Sebagian orang mungkin berkata, “Ah, aku baca zodiak cuma buat seru-seruan kok.” Tapi seperti candu yang awalnya iseng bisa jadi kebutuhan. Ketika kita mulai menunggu ramalan mingguan, mulai menghindari orang berdasarkan zodiaknya, atau menunda keputusan karena “bulan ini tidak cocok”, saat itulah kita harus waspada. Mungkin saja kita sudah membuka celah bagi syirik masuk ke dalam hati, perlahan tapi pasti.
Zodiak terasa “relate” karena memang dibuat sedemikian rupa agar universal. Namun mempercayainya lebih dari sekadar hiburan bisa membawa kita menjauh dari tauhid. Hidup manusia terlalu kompleks untuk ditentukan oleh posisi bintang. Sebaliknya, Islam mengajarkan kita untuk tawakal, berusaha, dan percaya bahwa hanya Allah yang tahu masa depan. Sebab sekuat apa pun bintang bersinar, cahaya hidayah tetap datang dari Tuhan.
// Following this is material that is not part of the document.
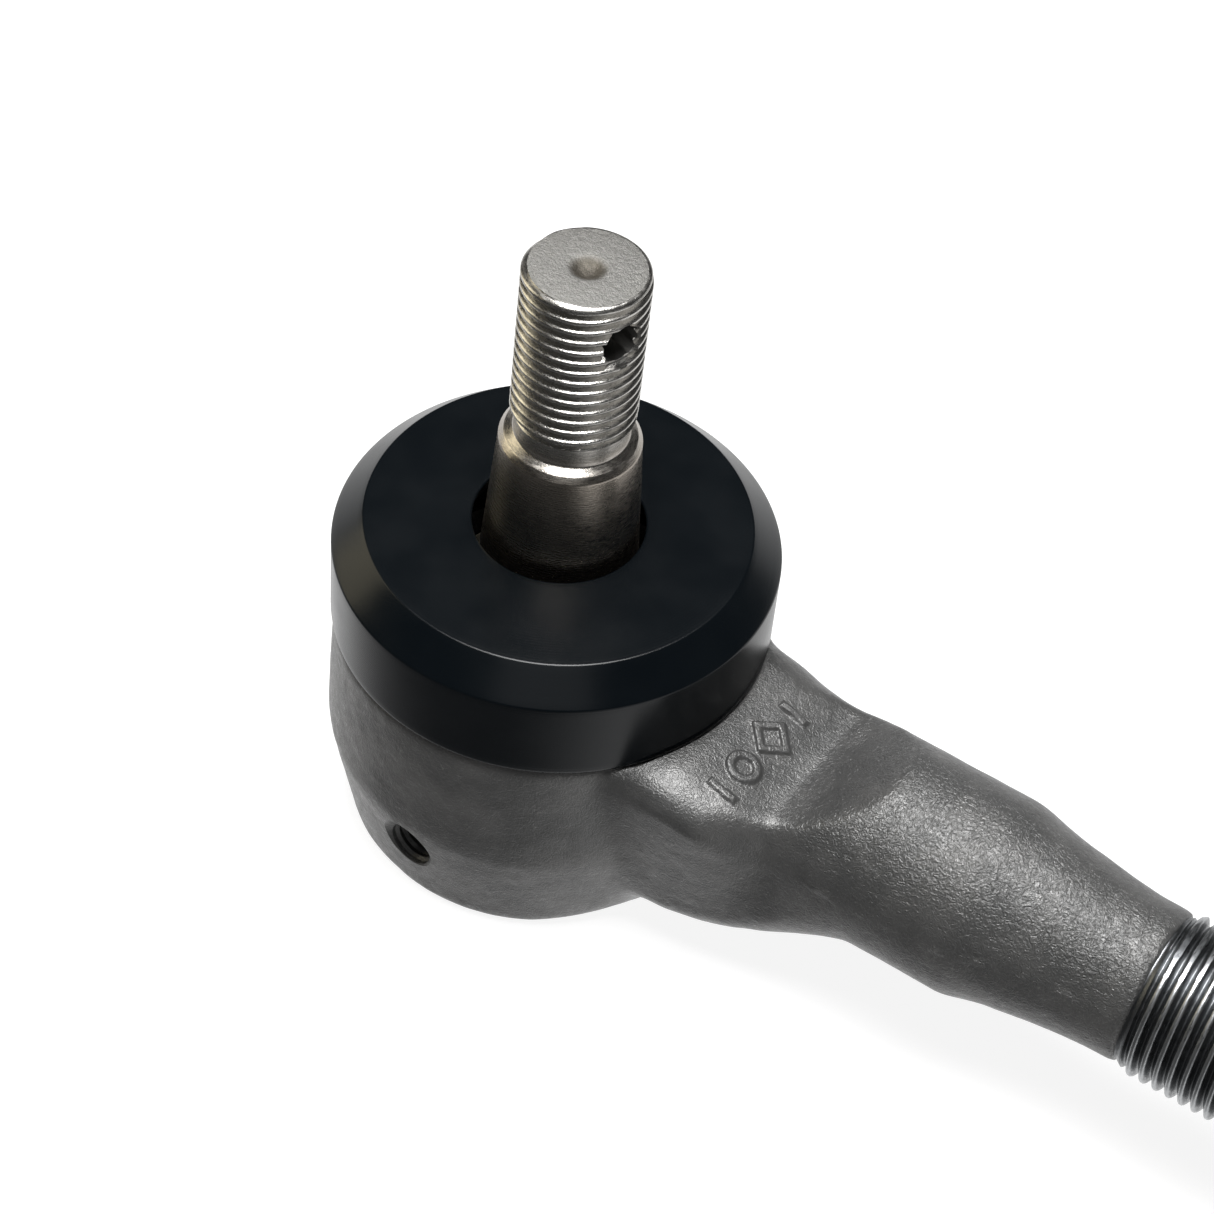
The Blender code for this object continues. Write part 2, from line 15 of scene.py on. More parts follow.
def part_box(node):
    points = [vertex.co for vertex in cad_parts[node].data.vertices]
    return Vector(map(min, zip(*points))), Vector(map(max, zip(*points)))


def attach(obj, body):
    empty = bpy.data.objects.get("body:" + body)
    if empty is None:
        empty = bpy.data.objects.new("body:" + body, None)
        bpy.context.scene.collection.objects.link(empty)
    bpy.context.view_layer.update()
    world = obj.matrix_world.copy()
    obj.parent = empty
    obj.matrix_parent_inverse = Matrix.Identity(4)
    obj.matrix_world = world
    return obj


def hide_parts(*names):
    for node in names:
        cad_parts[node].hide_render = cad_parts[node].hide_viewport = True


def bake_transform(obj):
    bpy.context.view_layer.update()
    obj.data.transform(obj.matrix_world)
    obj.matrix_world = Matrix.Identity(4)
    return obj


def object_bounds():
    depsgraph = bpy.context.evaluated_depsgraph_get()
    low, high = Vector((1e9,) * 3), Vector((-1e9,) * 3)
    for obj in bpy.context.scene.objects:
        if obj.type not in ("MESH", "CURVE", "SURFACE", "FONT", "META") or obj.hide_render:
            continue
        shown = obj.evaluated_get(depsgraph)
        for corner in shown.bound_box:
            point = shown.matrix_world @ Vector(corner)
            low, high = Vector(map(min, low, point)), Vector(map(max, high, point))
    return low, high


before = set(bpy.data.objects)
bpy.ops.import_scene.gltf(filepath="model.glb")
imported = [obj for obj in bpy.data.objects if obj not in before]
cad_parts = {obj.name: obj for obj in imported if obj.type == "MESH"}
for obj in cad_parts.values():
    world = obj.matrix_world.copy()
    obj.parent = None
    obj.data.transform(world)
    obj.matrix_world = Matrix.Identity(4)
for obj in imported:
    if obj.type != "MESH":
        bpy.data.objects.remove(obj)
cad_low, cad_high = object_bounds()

MM = 0.001

# ---- Sizes, from the frame where it has them ---------------------------------------
seal_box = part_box("dust_seal")
housing_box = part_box("socket_housing")
cover_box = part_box("end_cover")
washer_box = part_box("spring_washer")
spring_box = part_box("preload_spring")
lower_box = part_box("lower_bearing")

CLEARANCE = 0.3 * MM
BALL_RADIUS = 12.7 * MM
HEAD_DEPTH = 8.0 * MM
CROWN_HEIGHT = 7.5 * MM
SWING_LIMIT = radians(20)
SWING_CLEARANCE = 0.4 * MM
STUD_LEAN = radians(1.6)

seal_bottom, seal_top = seal_box[0].z, seal_box[1].z
socket_height = seal_bottom - CLEARANCE
ball_height = socket_height - CROWN_HEIGHT

LINER_WALL = 1.7 * MM
seat_radius = BALL_RADIUS + CLEARANCE
liner_radius = seat_radius + LINER_WALL
bore_radius = liner_radius + CLEARANCE
belly_radius = bore_radius + 8.2 * MM
pocket_radius = bore_radius + 3.4 * MM
cover_radius = pocket_radius - CLEARANCE
lip_radius = pocket_radius - 1.2 * MM
foot_radius = pocket_radius + 2.2 * MM
BELLY_HEIGHT = 13.1 * MM
TOP_INSET = 0.5 * MM
FOOT_ROUND = 1.3 * MM
LIP_HEIGHT = 0.9 * MM
cover_top = cover_box[1].z
cover_bottom = LIP_HEIGHT + CLEARANCE
COVER_DISH_RADIUS = 10.5 * MM

SEAL_RADIUS = 23.02 * MM
SEAL_CHAMFER = 3.2 * MM
SEAL_LIP = 2.0 * MM
SEAL_CAVITY_RADIUS = 15.2 * MM
SEAL_SHOULDER = 4.5 * MM
SEAL_GAP = 0.24 * MM
SEAL_FLARE = 0.6 * MM  # wider at the lip's underside, to clear the swung stud
SEAL_EDGE = 0.22 * MM

TAPER_PER_SIDE = 1.5 / 12 / 2
TAPER_TOP_RADIUS = 7.19 * MM
seal_top_on_stud = seal_top - ball_height
taper_top = seal_top_on_stud + 11.1 * MM
taper_bottom = seal_top_on_stud - 4.2 * MM
SHOULDER_ROUND = 1.2 * MM
RELIEF_RADIUS = 5.75 * MM
RELIEF_LENGTH = 2.6 * MM
STUD_THREAD_RADIUS = 6.35 * MM
STUD_THREAD_PITCH = 1.27 * MM
thread_bottom = taper_top + SHOULDER_ROUND + RELIEF_LENGTH
stud_tip = thread_bottom + 17.7 * MM
COTTER_HOLE_RADIUS = 2.0 * MM
COTTER_RIM_RADIUS = 2.7 * MM
cotter_height = stud_tip - 5.3 * MM
COTTER_HEADING = radians(-18)
DIMPLE_RADIUS = 2.15 * MM
DIMPLE_DEPTH = 0.75 * MM

shank_end = housing_box[1].x
SHANK_THREAD_RADIUS = 8.73 * MM
SHANK_THREAD_PITCH = 1.41 * MM
thread_start = shank_end - 44.5 * MM
THREAD_DEPTH_SHARE = 0.6134

NECK_END_RADIUS = 8.3 * MM
BARREL_RADIUS = 10.8 * MM
HUMP_SET = 0.2 * MM
WAIST_RADIUS = 9.8 * MM
PLATEAU_HALF_WIDTH = 11.8 * MM
PLATEAU_HEIGHT = 8.3 * MM
VALLEY_HEIGHT = 5.8 * MM
NECK_CORNER = 6.0 * MM
NECK_HALF_WIDTH = 12.4 * MM
NECK_DEPTH = 16.8 * MM
NECK_LOWER_CORNER = 5.5 * MM
# The next three go by distance from the socket's side, in mm.
NECK_TOP_PLACES = [-1.0, 1.0, 4.3, 8.0, 9.6, 12.0, 17.4, 18.8, 40.0]
NECK_TOP_RISE = [0, -0.3, -1.2, -2.5, -2.9, -2.2, 1.0, 2.2, 20.0]
SHOULDER_PLACES = [-1.0, 1.0, 4.3, 7.8, 10.5]
SHOULDER_SHARPER = [2.8, 2.8, 2.8, 1.6, 0]
SHOULDER_SWELL = [3.6, 3.6, 3.6, 1.6, 0]
SWELL_FOOT = 9 * MM  # below the shank's axis
SWELL_RISE = 12 * MM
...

Maka, tak ada salahnya bersenang-senang dengan konten lucu di media sosial, tapi kita tetap harus menjaga batas. Jangan sampai apa yang tampak “keren” dan “relatable” justru membuat kita tergelincir dalam syirik yang halus. Di akhir hari, hanya kepada Allah kita bergantung, bukan pada ramalan bintang yang bersinar sementara.